[start of Data for this task]

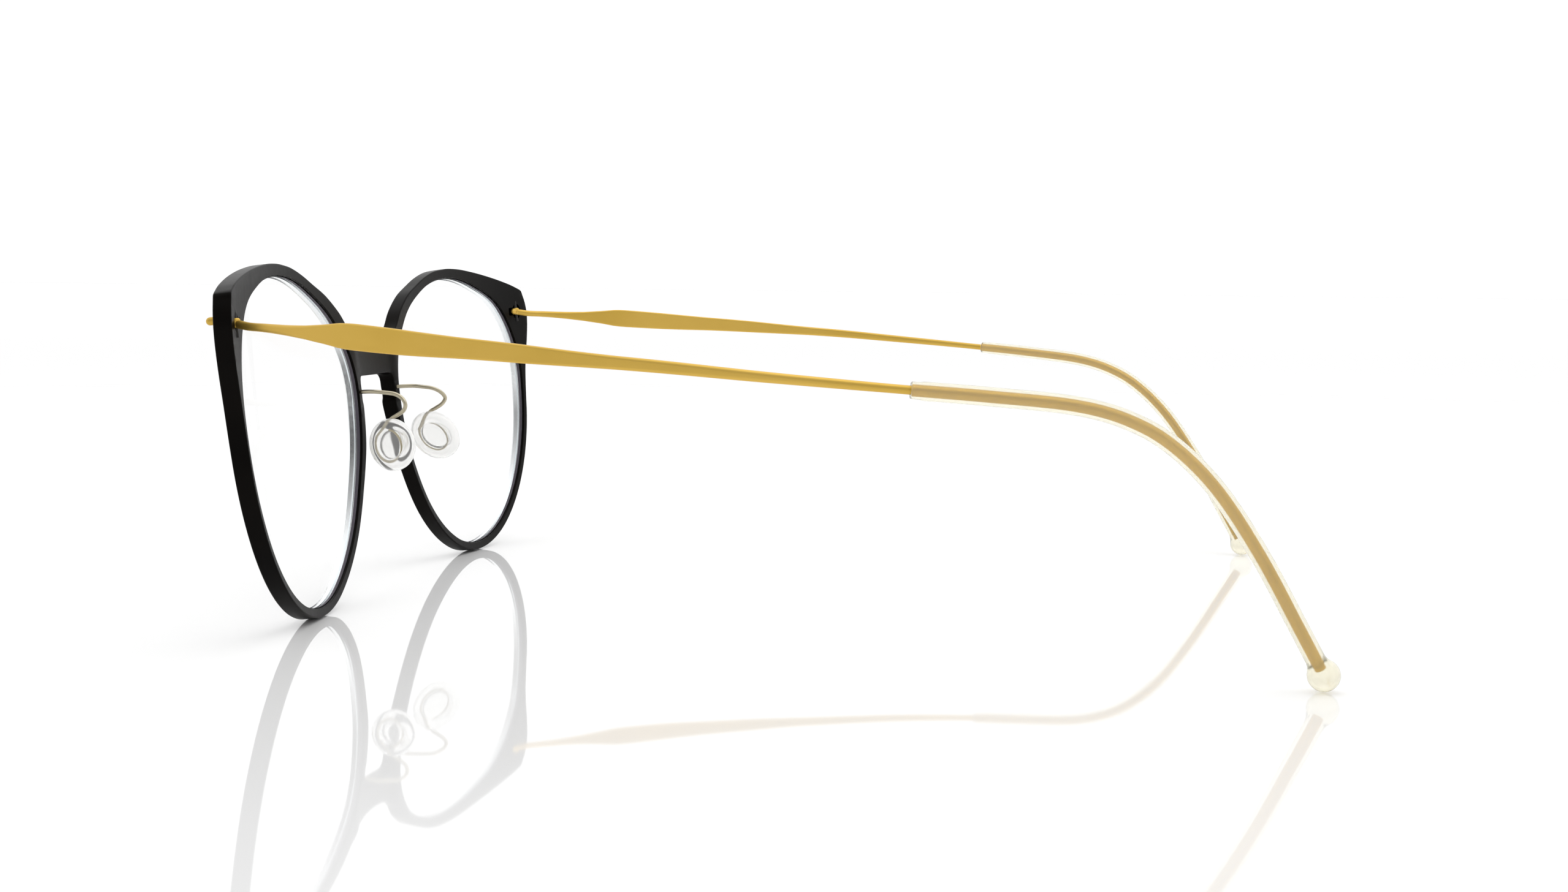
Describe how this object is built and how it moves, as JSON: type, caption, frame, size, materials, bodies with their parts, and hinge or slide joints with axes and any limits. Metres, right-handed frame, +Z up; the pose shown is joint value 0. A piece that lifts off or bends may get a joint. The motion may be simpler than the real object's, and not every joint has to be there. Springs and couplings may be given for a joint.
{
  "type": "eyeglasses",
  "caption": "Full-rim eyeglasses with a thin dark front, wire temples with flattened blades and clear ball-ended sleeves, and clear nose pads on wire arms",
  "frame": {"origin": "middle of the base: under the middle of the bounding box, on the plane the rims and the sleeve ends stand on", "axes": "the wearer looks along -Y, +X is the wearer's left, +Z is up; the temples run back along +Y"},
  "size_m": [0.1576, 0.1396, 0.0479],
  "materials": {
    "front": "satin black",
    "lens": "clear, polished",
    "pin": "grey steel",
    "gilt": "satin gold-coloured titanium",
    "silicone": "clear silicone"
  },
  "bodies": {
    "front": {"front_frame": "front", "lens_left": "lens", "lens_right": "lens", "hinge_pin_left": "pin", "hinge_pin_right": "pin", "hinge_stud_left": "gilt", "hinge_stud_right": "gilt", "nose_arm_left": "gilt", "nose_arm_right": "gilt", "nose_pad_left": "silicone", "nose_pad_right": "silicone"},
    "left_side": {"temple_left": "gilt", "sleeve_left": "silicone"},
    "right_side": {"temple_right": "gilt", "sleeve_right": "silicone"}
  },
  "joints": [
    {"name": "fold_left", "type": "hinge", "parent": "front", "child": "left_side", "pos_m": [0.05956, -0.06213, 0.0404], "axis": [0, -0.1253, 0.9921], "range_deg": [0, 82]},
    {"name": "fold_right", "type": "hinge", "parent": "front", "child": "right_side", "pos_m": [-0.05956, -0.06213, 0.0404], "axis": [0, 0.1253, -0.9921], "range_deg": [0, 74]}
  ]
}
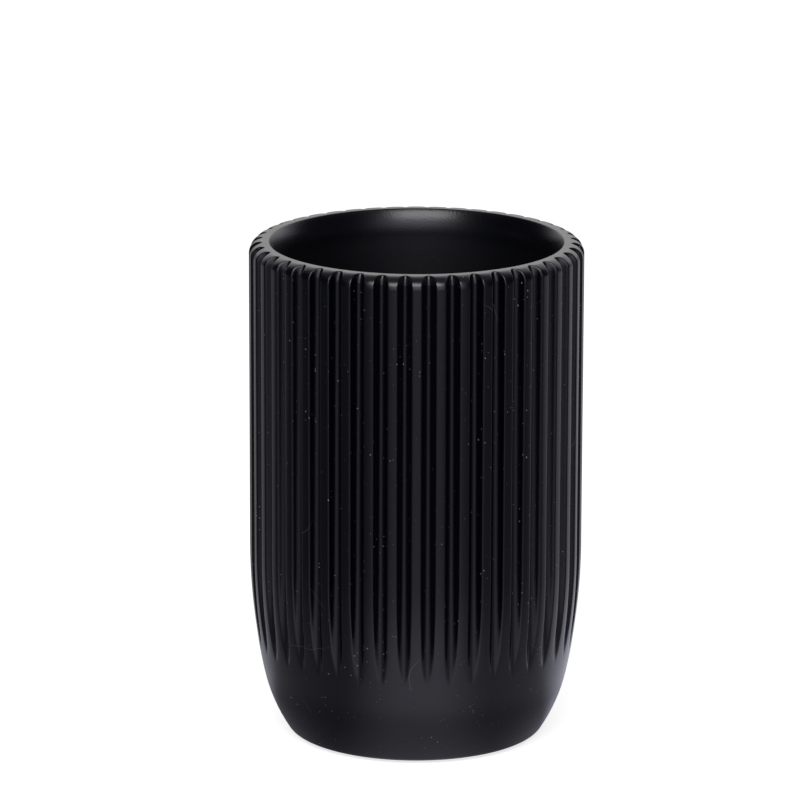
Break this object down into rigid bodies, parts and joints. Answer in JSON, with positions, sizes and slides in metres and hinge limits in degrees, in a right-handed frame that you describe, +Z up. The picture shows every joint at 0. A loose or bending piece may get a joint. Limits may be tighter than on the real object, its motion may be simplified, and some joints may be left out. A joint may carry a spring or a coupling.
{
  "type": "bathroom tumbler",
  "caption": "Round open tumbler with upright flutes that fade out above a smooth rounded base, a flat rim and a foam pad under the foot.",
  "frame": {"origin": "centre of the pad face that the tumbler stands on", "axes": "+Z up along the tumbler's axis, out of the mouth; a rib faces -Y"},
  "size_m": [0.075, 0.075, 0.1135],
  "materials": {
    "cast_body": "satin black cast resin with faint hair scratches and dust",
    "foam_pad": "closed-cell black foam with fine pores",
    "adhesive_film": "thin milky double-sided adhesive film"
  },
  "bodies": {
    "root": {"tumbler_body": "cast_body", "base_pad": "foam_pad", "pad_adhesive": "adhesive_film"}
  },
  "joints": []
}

[end of Data for this task]

**What is required**
Everything from the line containing "Break this object" through the final line of the listing, inclusive, must be reproduced exactly; leave out the rest.

**Result below**
Break this object down into rigid bodies, parts and joints. Answer in JSON, with positions, sizes and slides in metres and hinge limits in degrees, in a right-handed frame that you describe, +Z up. The picture shows every joint at 0. A loose or bending piece may get a joint. Limits may be tighter than on the real object, its motion may be simplified, and some joints may be left out. A joint may carry a spring or a coupling.
{
  "type": "bathroom tumbler",
  "caption": "Round open tumbler with upright flutes that fade out above a smooth rounded base, a flat rim and a foam pad under the foot.",
  "frame": {"origin": "centre of the pad face that the tumbler stands on", "axes": "+Z up along the tumbler's axis, out of the mouth; a rib faces -Y"},
  "size_m": [0.075, 0.075, 0.1135],
  "materials": {
    "cast_body": "satin black cast resin with faint hair scratches and dust",
    "foam_pad": "closed-cell black foam with fine pores",
    "adhesive_film": "thin milky double-sided adhesive film"
  },
  "bodies": {
    "root": {"tumbler_body": "cast_body", "base_pad": "foam_pad", "pad_adhesive": "adhesive_film"}
  },
  "joints": []
}